I think computational approaches like the Lytro are the future. But right now,
DSLR's still produce markedly better images thanks to faster lenses, larger
sensors, shallow focus depths that create buttery soft backgrounds.

Some of those advantages, larger cameras will always have. At some point we'll
probably ditch the anachronistic "reflex" part. The viewfinder gives you an
inaccurate representation of the image anyway.

Smart phones are good enough for 98% of the photography that we do - vacation
photos, drunk nights out with friends, that colourful homeless guy with neon
tassels and a cowboy hat.

I can still easily tell a DSLR photo apart from a camera phone shot and it
doesn't take pixel peeping either. Better dynamic range, sharpness, focus.

Still love my camera phone, in fact I don't even have a DSLR anymore. But I'm
not going to pretend its anywhere near as good as a pro camera in pro hands.

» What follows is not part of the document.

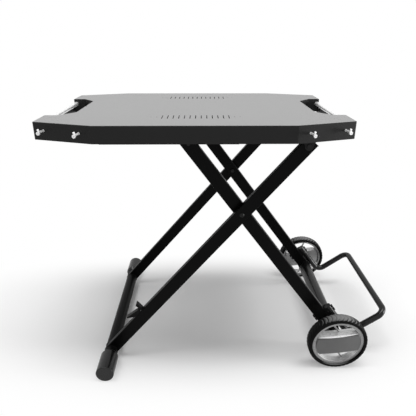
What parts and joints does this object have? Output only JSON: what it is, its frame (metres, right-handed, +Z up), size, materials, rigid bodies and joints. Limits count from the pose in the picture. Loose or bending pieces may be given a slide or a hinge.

Of course, we're geeks and love to expand our skills. One day we wake up and
want to be a photographer dammit. So we buy a DSLR and take it to parties,
dinner, public events. The big camera is a liability - you worry about
dropping it or having it stolen. It also makes you look like a dork. Sometimes
people give you flak for bringing a pro camera to no cameras allowed
situations. When you do take pictures it feels like a ceremony. Of course, you
have to nail the photo because you just spent 2500 on a camera. Every
previously dismissible imperfection is now a bottleneck that prevents your
camera and you, the ariste, from living up to their full potential. You need
the external bounceable flash, the L series lenses, the filters and hoods.

------
blhack
Some of you are missing the point here.

There are people who buy dslr cameras to take snapshots, and they do it
because they think this will magically make their photos better.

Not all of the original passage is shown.